First disassemble the laptop. Remove the keyboard using a screwdriver to carefully push the plastic pieces securing the keyboard in place back so you can lift the keyboard. There are 5 of them at the top part of the keyboard. Be careful with the ribbon cable below! Then remove all screws located below the keyboard, flip the laptop around and remove all screws at the bottom too. There are plenty. After opening the „hatch“ at the bottom remove the harddisk (left), the RAM (center), and carefully remove the WiFi and 3G card (right part). Be sure to take a photo of which antenna cable goes where (blue, yellow, black, white). Here's what mine looks like:

Use a thin piece of plastic to remove the front and back part of the case. When removing the front part of the case be careful to first detach all ribbon cables.

3. Modify the P-Button breakout board

The front part of the case has the breakout board with the RJ45 LAN-connector attached to it at the left side. Remove the screw, take it out, turn it around and peel the labels off. Notice switch SW3. That's the „P“-button. When pressed it connects the line to GND, but we want it to change its functionality, so you've got to cut the trace connecting it to the mainboard. That trace leads from the SW3 to the little solder spot just below the label „R11“ and then on to the connector that goes to the mainboard. That's where you want to cut it using a sharp „carpet“/exacto knife (see picture).
Solder a really thin wire to the top left connector of SW3 (see picture) and fix the wire to the board with some hot glue. After that you may put the breakout board back in place.

4. Power supply

We need a supply voltage for the whole thing which we can find at the pins of U28, located on the front of the mainboard at the lower left. That chip is a switch to toggle the USB ports at the left side of the laptop on and off.
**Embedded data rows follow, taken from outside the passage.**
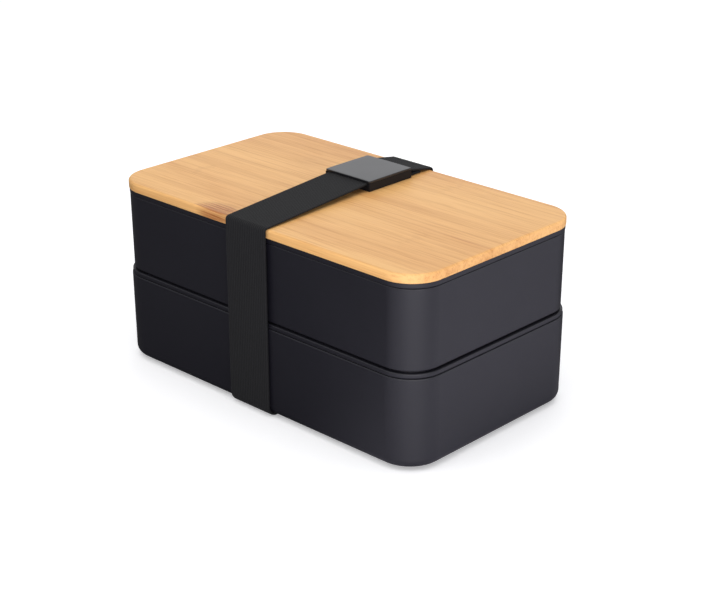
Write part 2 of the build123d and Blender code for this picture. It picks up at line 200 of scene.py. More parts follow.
class TierSettings(bpy.types.PropertyGroup):
    """The moulded tiers and lids"""

    wall: length("Wall", "Wall thickness of the tiers", 0.0022)
    floor: length("Floor", "Floor thickness of the tiers", 0.0022)
    draft: angle("Draft", "Slope of the moulded walls", math.radians(0.45))
    base_round: length("Base edge", "Radius of the lower tier's base edge", 0.004)
    inner_round: length("Inner edge", "Radius between floor and wall", 0.003)
    rim_round: length("Rim edge", "Radius of the rims", 0.0005)
    flange_round: length("Flange edge", "Radius under the lids' flanges", 0.0007)
    foot_round: length("Foot edge", "Radius of the upper tier's foot", 0.001)
    foot_step: length("Foot step", "How far the foot stands in from the wall", 0.0014)
    nest_clearance: length("Nest clearance", "Gap round the upper tier's foot", 0.0003)
    nest_depth: length("Nest depth", "Depth of the recess for the foot", 0.0014)
    nest_gap: length("Shadow gap", "Gap between the inner lid and the upper tier's wall", 0.0008)
    plug_clearance: length("Plug clearance", "Gap round the lids' plugs", 0.0004)
    plug_wall: length("Plug wall", "Wall of the lids' plugs", 0.0018)
    tray_depth: length("Tray depth", "Depth of the cutlery tray", 0.007)
    plate: length("Liner plate", "Thickness of the lid liner's plate", 0.0016)
    boss_inset: length("Boss inset", "Distance of the liner's boss from the board's edge", 0.007)
    boss_height: length("Boss height", "Height of the liner's boss", 0.0012)
    groove_depth: length("Groove depth", "Depth of the seal grooves", 0.0009)
    groove_drop: length("Groove drop", "Distance of the groove under the rim", 0.0014)
    groove_height: length("Groove height", "Height of the seal grooves", 0.002)
    colour: tint("Plastic", "Colour of the moulded plastic", (0.0062, 0.0058, 0.0098))
    roughness: bpy.props.FloatProperty(
        name="Roughness", description="Roughness of the moulded plastic", default=0.46,
        min=0.0, max=1.0)
    seal_colour: tint("Silicone", "Colour of the seals", (0.30, 0.31, 0.32))


class StrapSettings(bpy.types.PropertyGroup):
    """The elastic strap"""

    ribs: bpy.props.IntProperty(
        name="Ribs", description="Lengthwise ribs across the webbing", default=22, min=4)
    rib_depth: length("Rib depth", "Depth of the valleys between ribs", 0.00011)
    pick_pitch: length("Pick pitch", "Spacing of the crosswise yarns", 0.00055)
    base_bend: length("Base bend", "Radius of the bend under the base's edge", 0.0046)
    lid_bend: length("Lid bend", "Radius of the bend over the lid's edge", 0.0015)
    webbing_gap: length("Webbing gap", "Gap between the webbing and the buckle", 0.00015)
    tail_length: length("Tail", "Length of the tail behind the buckle", 0.008)
    colour: tint("Yarn", "Colour of the yarn", (0.0112, 0.0112, 0.0120))


class BuckleSettings(bpy.types.PropertyGroup):
    """The buckle"""

    edge: length("Cover edge", "Radius of the cover's edges", 0.0003)
    corner: length("Cover corner", "Radius of the cover's corners", 0.0008)
    side_wall: length("Side wall", "Thickness of the frame's side walls", 0.00125)
    sill: length("Sill", "Width of the sill across the frame's front", 0.0016)
    crown: length("Crown", "Rise of the cover's middle over its edges", 0.00012)
    colour: tint("Cover", "Colour of the glossy cover", (0.009, 0.009, 0.0105))


class StageSettings(bpy.types.PropertyGroup):
    """Floor, lights and camera"""

    aim: bpy.props.FloatVectorProperty(
        name="Aim", description="Point that the camera looks at", subtype="TRANSLATION",
        default=(-0.0014, 0.01615, 0.03142))
    azimuth: angle("Azimuth", "Camera direction round the box", math.radians(43.483))
    elevation: angle("Elevation", "Camera angle above the horizon", math.radians(22.69))
    distance: length("Distance", "Camera distance", 0.77209)
    lens: bpy.props.FloatProperty(
        name="Lens", description="Focal length in millimetres", default=82.167)
    floor_radius: length("Floor", "Radius of the round floor", 1.0)


# ---------------------------------------------------------------- shader helpers


def put(tree, kind, sockets=None, **settings):
    """A node with its settings made and its input sockets set or linked."""
    made = tree.nodes.new(kind)
    for key, value in settings.items():
        setattr(made, key, value)
    for key, value in (sockets or {}).items():
        if isinstance(value, bpy.types.NodeSocket):
            tree.links.new(value, made.inputs[key])
        else:
            made.inputs[key].default_value = value
    return made


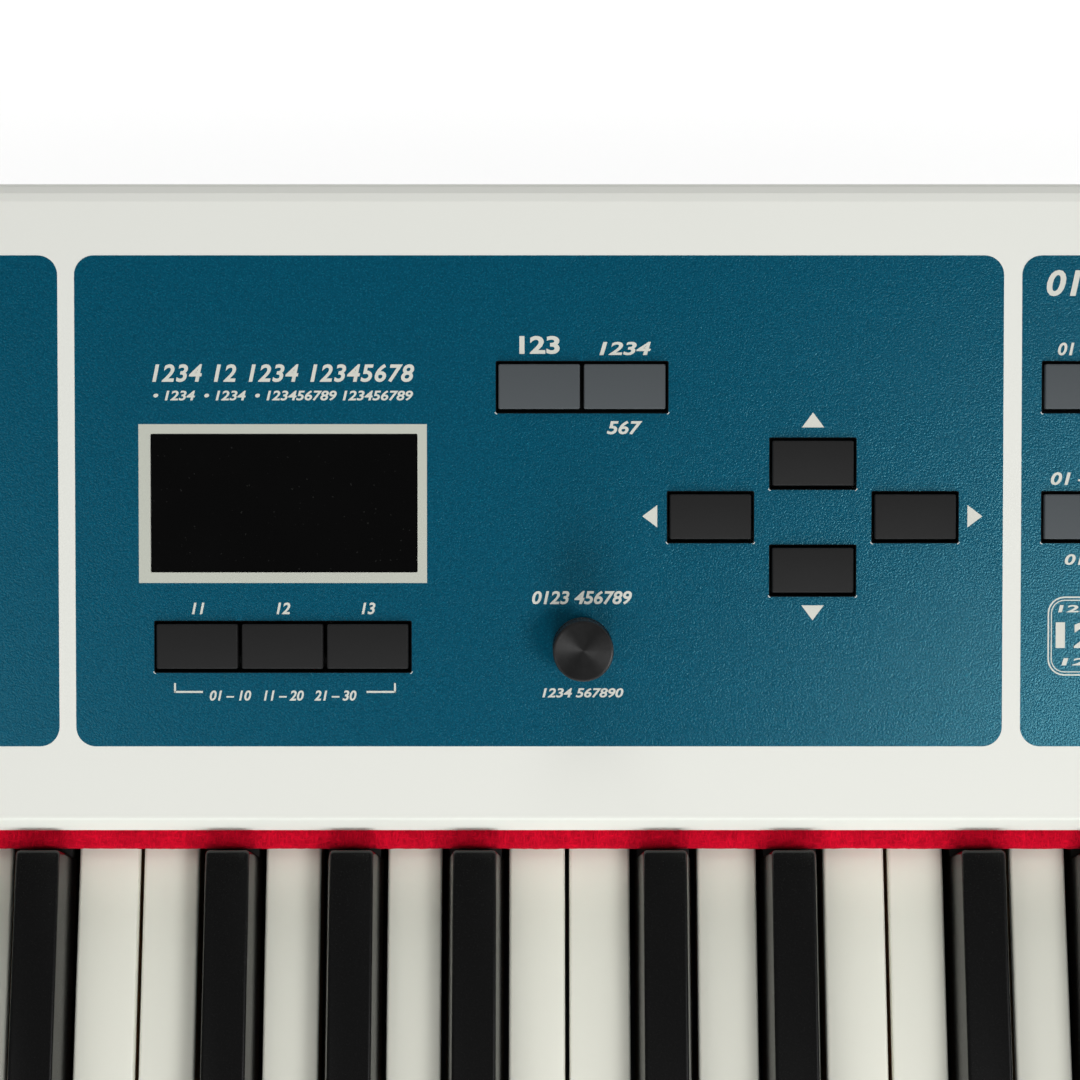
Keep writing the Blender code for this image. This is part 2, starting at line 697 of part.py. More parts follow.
def button_caps(name, spots, material, carrier=False):
    """A cap on a stem over its switch, or a row of them on one carrier."""
    cap_size = (*BUTTON_SIZE, BUTTON_RISE + BUTTON_SINK)
    caps = [block((x, y, (BUTTON_RISE - BUTTON_SINK) / 2), cap_size) for x, y in spots]
    stem_low = SWITCH_TOP + BUTTON_TRAVEL + SWITCH_CLEARANCE
    stem_high = -BUTTON_SINK + CARRIER_THICK / 2
    stem_size = (STEM_SIZE, STEM_SIZE, stem_high - stem_low)
    stems = [block((x, y, (stem_low + stem_high) / 2), stem_size) for x, y in spots]
    first = (*spots[0], 0)
    made = piece(name, boxes(*caps), material, first, PANEL)
    bevel(made, BUTTON_EDGE)
    combine(made, boxes(*stems), "UNION", PANEL)
    if carrier:
        half = Vector((CARRIER_WIDTH, CARRIER_WIDTH, CARRIER_THICK)) / 2
        low = Vector((*spots[0], -BUTTON_SINK)) - half
        high = Vector((*spots[-1], -BUTTON_SINK)) + half
        combine(made, boxes((low, high)), "UNION", PANEL)


def buttons():
    """Every button and the two grouped rows."""
    for name, spot in button_spots().items():
        grey = name.startswith(("menu", "sound", "memory"))
        button_caps(name, [spot], BUTTON_GREY if grey else BUTTON_BLACK)
    button_caps("sound_bank", bank_spots(ROW_HIGH), BUTTON_GREY, carrier=True)
    button_caps("memory_bank", bank_spots(ROW_MIDDLE), BUTTON_GREY, carrier=True)


def display():
    """The lens in its opening, over the display module of the board."""
    lens_size = (*(side - 2 * SEAT_GAP for side in SCREEN_SIZE), LENS_THICK)
    lens = block((*SCREEN_AT, LENS_LOW + LENS_THICK / 2), lens_size)
    piece("display_lens", boxes(lens), SCREEN_BLACK, (*SCREEN_AT, 0), PANEL)


def knob(name, spot, radius, height):
    """A turned knob with its shaft down to the control on the board."""
    low = POT_TOP + SEAT_GAP
    profile = [
        (0, height),
        (radius - KNOB_EDGE, height),
        (radius, height - KNOB_EDGE),
        (radius, KNOB_LIFT),
        (SHAFT_RADIUS, KNOB_LIFT),
        (SHAFT_RADIUS, low),
        (0, low),
    ]
    mesh = turned(profile)
    mesh.transform(Matrix.Translation((*spot, 0)))
    piece(name, mesh, KNOB_BLACK, (*spot, 0), PANEL)


def sliders():
    """Three slider caps on flat stems."""
    low = FADER_TOP + SEAT_GAP
    for number, x in enumerate(SLIDER_X, 1):
        cap = block((x, SLIDER_LOW, KNOB_LIFT + SLIDER_CAP[2] / 2), SLIDER_CAP)
        stem_high = KNOB_LIFT + KNOB_EDGE
        stem = block((x, SLIDER_LOW, (low + stem_high) / 2), (*SLIDER_STEM, stem_high - low))
        made = piece(f"slider_{number}", boxes(cap), KNOB_BLACK, (x, SLIDER_LOW, 0), PANEL)
        bevel(made, BUTTON_EDGE * 2)
        combine(made, boxes(stem), "UNION", PANEL)


def wheels():
    """The pitch and modulation wheels and the bracket whose axle carries them."""
    for name, x in zip(("pitch_wheel", "modulation_wheel"), WHEEL_X):
        ring = [
            (WHEEL_RADIUS, WHEEL_WIDTH / 2),
            (WHEEL_RADIUS, -WHEEL_WIDTH / 2),
            (WHEEL_BORE, -WHEEL_WIDTH / 2),
            (WHEEL_BORE, WHEEL_WIDTH / 2),
        ]
        mesh = turned(ring, 32)
        place = Matrix.Translation((x, WHEEL_AT, -WHEEL_SINK))
        mesh.transform(place @ Matrix.Rotation(math.pi / 2, 4, "Y"))
        wheel = piece(name, mesh, KNOB_BLACK, (x, WHEEL_AT, -WHEEL_SINK), PANEL)
        rim = WHEEL_RADIUS - WHEEL_SINK + THUMB_NOTCH / 2
        notch = [((x - WHEEL_WIDTH, WHEEL_AT, rim), (x + WHEEL_WIDTH, WHEEL_AT, rim))]
        combine(wheel, rods(notch, THUMB_NOTCH, 16), parent=PANEL)

    first, second = WHEEL_X
    half_pitch = (second - first) / 2
    walls = [first - half_pitch, first + half_pitch, second + half_pitch]
    floor = -WHEEL_SINK - WHEEL_RADIUS - BRACKET_FLOOR_GAP
    top = -SHEET - SEAT_GAP
    near, far = WHEEL_AT - BRACKET_DEPTH / 2, WHEEL_AT + BRACKET_DEPTH / 2
    half = BRACKET_WALL / 2
    profile = []
    for x in reversed(walls):
        profile += [(x + half, floor), (x + half, top), (x - half, top), (x - half, floor)]
    profile[0] = (walls[2] + half, floor - BRACKET_WALL)
    profile[-1] = (walls[0] - half, floor - BRACKET_WALL)
    mesh = outline(profile, -far, -near)
    mesh.transform(Matrix.Rotation(math.pi / 2, 4, "X"))
    bracket = piece("wheel_bracket", mesh, BRACKET_STEEL, (walls[1], WHEEL_AT, -WHEEL_SINK), PANEL)
    axle = [((walls[0], WHEEL_AT, -WHEEL_SINK), (walls[2], WHEEL_AT, -WHEEL_SINK))]
    combine(bracket, rods(axle, WHEEL_AXLE, 16), "UNION", PANEL)


def panel_board():
    """The board under the panel with its switches, controls, display module and posts."""
    low = (BOARD_X[0], BOARD_SLOPE[0], -BOARD_DROP - BOARD_THICK)
    high = (BOARD_X[1], BOARD_SLOPE[1], -BOARD_DROP)
    board = piece("panel_board", boxes((low, high)), BOARD_GREEN, parent=PANEL)
    root = -BOARD_DROP - BOARD_THICK / 2
    spots = [*button_spots().values(), *bank_spots(ROW_HIGH), *bank_spots(ROW_MIDDLE)]
    switch_size = (SWITCH_SIZE, SWITCH_SIZE, SWITCH_TOP - root)
    parts = [block((x, y, (root + SWITCH_TOP) / 2), switch_size) for x, y in spots]
    for x, y in (DATA_AT, VOLUME_AT):
        parts.append(block((x, y, (root + POT_TOP) / 2), (POT_SIZE, POT_SIZE, POT_TOP - root)))
    for x in SLIDER_X:
        middle = (x, SLIDER_LOW + SLIDER_TRAVEL / 2, (root + FADER_TOP) / 2)
        parts.append(block(middle, (*FADER_SIZE[:2], FADER_TOP - root)))
    module_size = (*(side + 2 * MODULE_BORDER for side in SCREEN_SIZE), MODULE_TOP - root)
    parts.append(block((*SCREEN_AT, (root + MODULE_TOP) / 2), module_size))
    combine(board, boxes(*parts), "UNION", PANEL)
    inset = 2 * POST_RADIUS
    rows = (BOARD_SLOPE[0] + inset, BOARD_SLOPE[1] - inset)
    posts = [((x, y, root), (x, y, -SHEET - SEAT_GAP)) for x in BOARD_POSTS_X for y in rows]
    combine(board, rods(posts, POST_RADIUS, 8), "UNION", PANEL)


def key_frame():
    """The folded bed under the keys: front rail, floor and the ridge that carries the pivots."""
    rail = KEY_FRONT + RAIL_SETBACK
    rail_top = WHITE_LOW - (PIVOT_Y - rail) * math.tan(DIP_ANGLE) - SEAT_GAP
    crest = WHITE_LOW - SEAT_GAP
    bed = FLOOR + FRAME_SHEET
    corners = [
        (rail - FRAME_FLANGE, bed, 0),
        (rail, bed, 0),
        (rail, rail_top, 0),
        (rail + RAIL_WIDTH, rail_top, 0),
        (rail + RAIL_WIDTH, bed, 0),
        (PIVOT_Y - RIDGE_WIDTH / 2, bed, 0),
        (PIVOT_Y - RIDGE_WIDTH / 2, crest - RIDGE_STEP, 0),
        (PIVOT_Y - RIDGE_NOSE / 2, crest, 0),
        (PIVOT_Y + RIDGE_NOSE / 2, crest, 0),
        (PIVOT_Y + RIDGE_WIDTH / 2, crest - RIDGE_STEP, 0),
        (PIVOT_Y + RIDGE_WIDTH / 2, bed, 0),
        (KEY_END, bed, 0),
    ]
    section = [corner[:2] for corner in corners + inward(corners, FRAME_SHEET)[::-1]]
    piece("key_frame", outline(section, -SPAN, SPAN, across=True), FRAME_METAL)


def socket_block(name, middle_x, width, *sockets):
    """A connector block that stands on the tray, its face flush with the rear panel."""
    low = (middle_x - width / 2, REAR_FACE - BLOCK_DEPTH, FLOOR)
    high = (middle_x + width / 2, REAR_FACE, FLOOR + BLOCK_HEIGHT)
    made = piece(name, boxes((low, high)), SOCKET_BLACK, (middle_x, REAR_FACE, FLOOR))
    for mesh in sockets:
        combine(made, mesh)


def bores(places, radius, deep, steps):
    """Round sockets of one size and depth at these places along the blocks."""
    mouth = REAR_FACE + SHEET
    return rods([((x, REAR_FACE - deep, SOCKET_Z), (x, mouth, SOCKET_Z)) for x in places], radius, steps)


def cavity(x, size):
    """The low and high corners of a square-cornered socket of this width, height and depth."""
    wide, tall, deep = size
    mouth = REAR_FACE + SHEET
    return block((x, (mouth + REAR_FACE - deep) / 2, SOCKET_Z), (wide, mouth - REAR_FACE + deep, tall))


def row_spots(middle, pitch, count):
    """X of each socket of a row."""
    return [middle + (number - (count - 1) / 2) * pitch for number in range(count)]


def connectors():
    """Jacks, data sockets and the power inlet with its push switch."""
    jacks = bores(row_spots(JACK_X, JACK_PITCH, JACK_COUNT), JACK_RADIUS, JACK_DEEP, 12)
    socket_block("output_jacks", JACK_X, JACK_COUNT * JACK_PITCH, jacks)

    spots = row_spots(DATA_X, DATA_PITCH, DATA_COUNT)
    rounds = bores(spots[:2], DIN_RADIUS, DIN_DEEP, 16)
    flats = boxes(*(cavity(x, size) for x, size in zip(spots[2:], (PLUG_SLOT, PLUG_SQUARE))))
    socket_block("data_sockets", DATA_X, DATA_COUNT * DATA_PITCH, rounds, flats)

    socket = cavity(INLET_X + INLET_SOCKET_OFFSET, INLET_SOCKET)
    switch_x = INLET_X + POWER_OFFSET
    wide, tall = (side + 2 * POWER_GAP for side in POWER_SIZE)
    bay = cavity(switch_x, (wide, tall, POWER_LENGTH + POWER_TRAVEL + POWER_GAP))
    socket_block("power_inlet", INLET_X, INLET_WIDTH, boxes(socket, bay))
    cap_middle = (switch_x, REAR_FACE + (POWER_RISE - POWER_LENGTH) / 2, SOCKET_Z)
    cap = block(cap_middle, (POWER_SIZE[0], POWER_LENGTH + POWER_RISE, POWER_SIZE[1]))
    switch = piece("power_switch", boxes(cap), BUTTON_BLACK, (switch_x, REAR_FACE, SOCKET_Z))
    bevel(switch, BUTTON_EDGE)


def rear_panel():
    """The rear sheets: one beside each end of the connector blocks and one over them."""
    top = PANEL_REAR_Z - SHEET / math.cos(PANEL_SLOPE) - REAR_ROUND
    over = FLOOR + BLOCK_HEIGHT + SEAT_GAP
    near, far = REAR_FACE - SHEET, REAR_FACE
    left, right = BLOCK_LEFT - SEAT_GAP, BLOCK_RIGHT + SEAT_GAP
    piece("rear_panel_left", boxes(((-SPAN, near, FLOOR), (left, far, top))), PANEL_WHITE)
    piece("rear_panel_right", boxes(((right, near, FLOOR), (SPAN, far, top))), PANEL_WHITE)
    middle = ((left + SEAT_GAP, near, over), (right - SEAT_GAP, far, top))
    piece("rear_panel_middle", boxes(middle), PANEL_WHITE)


def main_board():
    """The board over the connector blocks, on posts beside them."""
    rear = REAR_FACE - SHEET - SEAT_GAP
    low_z = FLOOR + BLOCK_HEIGHT + SEAT_GAP
    low = (BLOCK_LEFT - MAIN_BOARD_REACH, rear - MAIN_BOARD_DEPTH, low_z)
    high = (BLOCK_RIGHT + MAIN_BOARD_REACH, rear, low_z + BOARD_THICK)
    board = piece("main_board", boxes((low, high)), BOARD_GREEN)
    inset = 2 * POST_RADIUS
    xs = (low[0] + inset, high[0] - inset)
    ys = (rear - MAIN_BOARD_DEPTH + inset, rear - inset)
    posts = [((x, y, FLOOR), (x, y, low_z + BOARD_THICK / 2)) for x in xs for y in ys]
    combine(board, rods(posts, POST_RADIUS, 8), "UNION")


keyboard()
case()
top_panel()
buttons()
display()
knob("data_knob", DATA_AT, DATA_RADIUS, DATA_HEIGHT)
knob("volume_knob", VOLUME_AT, VOLUME_RADIUS, VOLUME_HEIGHT)
sliders()
wheels()
panel_board()
key_frame()
connectors()
rear_panel()
main_board()
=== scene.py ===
import math

import bmesh
import bpy
from mathutils import Matrix, Vector, noise


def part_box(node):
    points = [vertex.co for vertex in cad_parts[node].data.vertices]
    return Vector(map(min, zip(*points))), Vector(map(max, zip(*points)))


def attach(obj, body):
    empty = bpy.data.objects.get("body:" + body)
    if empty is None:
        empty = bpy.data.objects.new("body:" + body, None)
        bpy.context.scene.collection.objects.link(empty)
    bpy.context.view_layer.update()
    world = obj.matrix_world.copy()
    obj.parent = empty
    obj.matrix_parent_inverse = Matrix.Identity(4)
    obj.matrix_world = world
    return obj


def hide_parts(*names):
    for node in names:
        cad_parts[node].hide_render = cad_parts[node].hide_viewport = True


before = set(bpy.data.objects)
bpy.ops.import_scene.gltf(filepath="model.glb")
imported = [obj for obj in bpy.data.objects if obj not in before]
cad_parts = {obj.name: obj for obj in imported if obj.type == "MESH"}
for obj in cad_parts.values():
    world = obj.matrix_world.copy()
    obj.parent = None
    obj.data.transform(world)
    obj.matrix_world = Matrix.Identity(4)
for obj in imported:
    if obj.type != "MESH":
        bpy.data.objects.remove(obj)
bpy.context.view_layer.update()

# Lengths in metres, in the piano's own frame. Places on the control panel are (along X, up the slope, out).
IDENTITY = Matrix.Identity(4)
PANEL_TILT = Matrix.Rotation(math.radians(15), 4, "X")
PANEL = Matrix.Translation((0, 0.0212, 0.099)) @ PANEL_TILT

KEY_PITCH, KEY_GAP, WHITE_COUNT = 0.02357, 0.001, 52
BLOCK_EDGE = WHITE_COUNT * KEY_PITCH / 2
KEY_FRONT, KEY_END = -0.1325, 0.1082
KEY_LOW, KEY_TOP = 0.055, 0.075
COVER_LOW = KEY_TOP - 0.0026
HEAD_END = KEY_FRONT + 0.05
NOTCH_WIDTH = 0.0149
PLATE_SETBACK, PLATE_THICK = 0.0003, 0.002
STICK_INSET, BLACK_STICK_INSET = 0.00045, 0.0006
BLACK_FRONT, BLACK_REAR = HEAD_END + 0.0015, 0.0165
BLACK_WIDTH, BLACK_TOP_WIDTH = 0.0127, 0.0095
BLACK_LOW, BLACK_TOP = KEY_TOP - 0.004, KEY_TOP + 0.012
BLACK_SLANT, BLACK_REAR_SLANT = 0.004, 0.0004
BLACK_SHIFT = {"C": -0.00225, "D": 0.00225, "F": -0.0035, "G": 0, "A": 0.0033}
SINGLE_KEYS = (19, 25)
KEY_GROUPS = ((0, 8), (9, 18), (26, 29), (30, 36), (37, 43), (44, 51))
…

We want permanent power when the laptop is on, so we connect the 5V pin of our circuit to pin 1 of U28 (pin 1, see picture). GND can be connected to the big solder pad between „RTC“ and „EC93“ (see picture) or anywhere else you find GND. Solder the wires and again fix them with some hot glue.

5. The BL_ON pin

Now it becomes a bit tricky. Take a look at the front side of mainboard and locate U17, the LPC controller (square, 128 pins, located at lower center). This chip controls the LCD backlight through pin 27 (BLON_OUT) which is connected to pin 5 of the LCD connector.

But both places are not solderable without bridging pins. Just above pin 27 is a via (connection to another layer of the mainboard). It is the left one of two vias close to each other (one over pin 25, one over pin 27, see picture). Use a „carpet“/exacto knife to CAREFULLY scratch off the lacquer until you see a copper „ring“. Dont scratch off too much, otherwise you might break the via and your LCD backlight will be gone... Once you've got a solderable spot, solder a wire that will be connected to BL_ON on our circuit board. Again, fix it with some hot glue, best directly where you've soldered it to the mainboard.

6. Putting it back together

That was the hard part. Now re-assemble the laptop again while making sure all wires end up coming out of the lower left opening in the front case below the keyboard (see picture below). There is space for the circuit board too.

7. Install the keyboard

You might need to prepare your keyboard so it fits in place of the old one. It will probably be a bit too thick, so there's two things you need to do. First bend down the „noses“ at the lower part of the key board ~10° using some universal pliers or whatever. Bend them until the keyboard fits nicely...
Then you'll have to file down (or use a „carpet“/exacto knife) the 7 „dents“ at the left, right and at the top of the keyboard by a good amount (~1-2mm) so the plastic securing pins can snap in place. Again you'll have to try what works in your case...
After the keyboard fits solder all the wires from the mainboard to the circuit board. Also solder the wires from the keyboard backlight to the circuit board. Try if the keyboard backlight control works. You don't have to boot up. Just enter the BIOS or something. Try pressing „Fn“+“F6“ to turn the LCD backlight off.
When all's fine wrap the circuit board in some tape and place it in the lower left opening below the keyboard, then put the keyboard back in place.

Hooray! You're done. Enjoy your keyboard backlight.


Here are some docs for the Acer 3820T(G), which is based on the JM31-CP mainboard, that you might find useful:
Processor upgrade directions
JM31-CP schematics
Acer Aspire 3820T(G) service guide


tech love said...

You're dead on. If you can't open it, you don't own it. If you don't own it, it's no fun hacking away your gadgets. Do you have a video of your laptop with the backlit keyboard?

p.s. Thanks for the informative share. I'm surprised no one has followed up on this hack.

Bim said...

Thanks for your comment.
Sorry though, no video. But take my word that the backlight is totally sufficient for working in the dark :)

EJ H said...

Wow, you did a great job! I would like to make your design for my laptop, but paying setup costs to order just 1 or 2 pcbś is not nice. Maybe do you have a spare pcb lying around that I could buy? Or can you refer me to a company that can make small amounts cheaply?